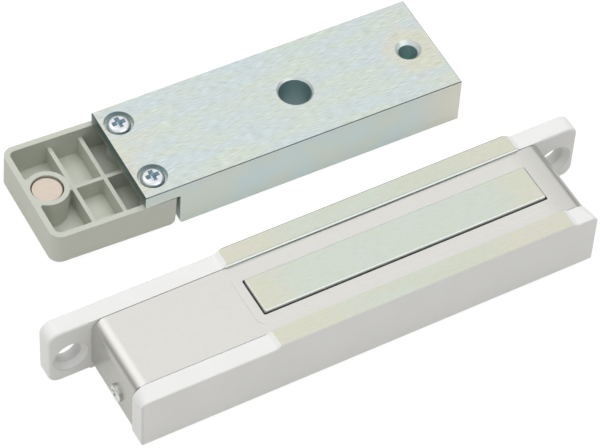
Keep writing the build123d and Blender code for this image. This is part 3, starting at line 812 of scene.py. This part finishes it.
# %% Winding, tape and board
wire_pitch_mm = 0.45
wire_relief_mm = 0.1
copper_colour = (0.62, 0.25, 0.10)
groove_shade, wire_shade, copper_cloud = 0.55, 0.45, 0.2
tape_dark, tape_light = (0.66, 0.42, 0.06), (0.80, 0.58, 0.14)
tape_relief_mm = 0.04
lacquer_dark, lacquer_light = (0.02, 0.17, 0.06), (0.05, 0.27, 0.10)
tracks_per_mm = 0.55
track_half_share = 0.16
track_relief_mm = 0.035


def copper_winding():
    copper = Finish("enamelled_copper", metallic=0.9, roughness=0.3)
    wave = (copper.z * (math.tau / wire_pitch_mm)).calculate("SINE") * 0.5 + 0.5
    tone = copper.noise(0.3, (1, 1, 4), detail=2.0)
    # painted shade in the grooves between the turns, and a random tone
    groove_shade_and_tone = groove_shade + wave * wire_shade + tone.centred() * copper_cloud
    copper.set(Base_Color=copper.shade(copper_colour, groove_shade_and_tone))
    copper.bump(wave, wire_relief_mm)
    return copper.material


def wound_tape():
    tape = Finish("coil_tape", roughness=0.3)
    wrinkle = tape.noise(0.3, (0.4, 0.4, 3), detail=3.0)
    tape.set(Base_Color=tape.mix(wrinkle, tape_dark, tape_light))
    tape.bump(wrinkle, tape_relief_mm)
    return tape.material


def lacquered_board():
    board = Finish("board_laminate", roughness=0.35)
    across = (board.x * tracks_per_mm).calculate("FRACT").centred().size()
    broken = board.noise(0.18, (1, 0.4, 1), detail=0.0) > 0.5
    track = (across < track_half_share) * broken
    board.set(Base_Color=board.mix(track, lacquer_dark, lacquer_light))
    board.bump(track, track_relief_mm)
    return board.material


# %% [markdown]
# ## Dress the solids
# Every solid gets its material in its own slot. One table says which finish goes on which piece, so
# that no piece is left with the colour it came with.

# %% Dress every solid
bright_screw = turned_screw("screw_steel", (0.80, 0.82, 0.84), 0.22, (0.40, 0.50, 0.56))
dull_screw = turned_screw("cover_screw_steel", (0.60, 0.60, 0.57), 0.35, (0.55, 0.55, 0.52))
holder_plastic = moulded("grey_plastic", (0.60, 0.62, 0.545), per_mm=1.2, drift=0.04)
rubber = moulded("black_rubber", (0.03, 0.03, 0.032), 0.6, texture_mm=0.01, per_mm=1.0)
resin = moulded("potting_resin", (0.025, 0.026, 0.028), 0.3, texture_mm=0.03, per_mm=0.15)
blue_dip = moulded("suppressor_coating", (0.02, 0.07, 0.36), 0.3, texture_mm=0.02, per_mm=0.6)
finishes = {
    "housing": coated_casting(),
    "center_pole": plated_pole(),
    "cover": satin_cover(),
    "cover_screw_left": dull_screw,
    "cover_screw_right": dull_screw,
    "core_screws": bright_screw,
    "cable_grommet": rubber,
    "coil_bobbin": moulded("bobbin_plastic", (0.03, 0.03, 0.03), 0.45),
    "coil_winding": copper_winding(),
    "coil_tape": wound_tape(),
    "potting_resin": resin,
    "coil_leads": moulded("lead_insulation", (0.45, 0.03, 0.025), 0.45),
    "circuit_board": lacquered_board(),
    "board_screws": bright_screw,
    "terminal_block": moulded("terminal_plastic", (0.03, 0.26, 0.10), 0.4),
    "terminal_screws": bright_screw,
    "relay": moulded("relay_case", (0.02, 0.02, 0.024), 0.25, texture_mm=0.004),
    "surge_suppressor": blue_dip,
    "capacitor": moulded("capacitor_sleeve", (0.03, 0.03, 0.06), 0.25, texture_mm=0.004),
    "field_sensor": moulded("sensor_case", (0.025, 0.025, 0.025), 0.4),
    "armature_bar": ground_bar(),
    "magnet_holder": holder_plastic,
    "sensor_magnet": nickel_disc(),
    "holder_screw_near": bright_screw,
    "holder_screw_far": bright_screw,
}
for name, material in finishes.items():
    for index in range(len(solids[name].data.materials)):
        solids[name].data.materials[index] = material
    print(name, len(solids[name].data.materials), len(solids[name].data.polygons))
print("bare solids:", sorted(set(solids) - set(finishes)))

______________________________

From the very first line of the data through the line with "return tape.material" in it, please reproduce each line exactly and output nothing more.

▶ [The reply]
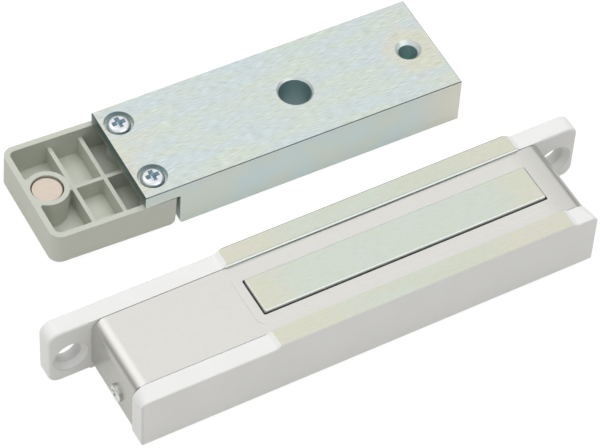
Keep writing the build123d and Blender code for this image. This is part 3, starting at line 812 of scene.py. This part finishes it.
# %% Winding, tape and board
wire_pitch_mm = 0.45
wire_relief_mm = 0.1
copper_colour = (0.62, 0.25, 0.10)
groove_shade, wire_shade, copper_cloud = 0.55, 0.45, 0.2
tape_dark, tape_light = (0.66, 0.42, 0.06), (0.80, 0.58, 0.14)
tape_relief_mm = 0.04
lacquer_dark, lacquer_light = (0.02, 0.17, 0.06), (0.05, 0.27, 0.10)
tracks_per_mm = 0.55
track_half_share = 0.16
track_relief_mm = 0.035


def copper_winding():
    copper = Finish("enamelled_copper", metallic=0.9, roughness=0.3)
    wave = (copper.z * (math.tau / wire_pitch_mm)).calculate("SINE") * 0.5 + 0.5
    tone = copper.noise(0.3, (1, 1, 4), detail=2.0)
    # painted shade in the grooves between the turns, and a random tone
    groove_shade_and_tone = groove_shade + wave * wire_shade + tone.centred() * copper_cloud
    copper.set(Base_Color=copper.shade(copper_colour, groove_shade_and_tone))
    copper.bump(wave, wire_relief_mm)
    return copper.material


def wound_tape():
    tape = Finish("coil_tape", roughness=0.3)
    wrinkle = tape.noise(0.3, (0.4, 0.4, 3), detail=3.0)
    tape.set(Base_Color=tape.mix(wrinkle, tape_dark, tape_light))
    tape.bump(wrinkle, tape_relief_mm)
    return tape.material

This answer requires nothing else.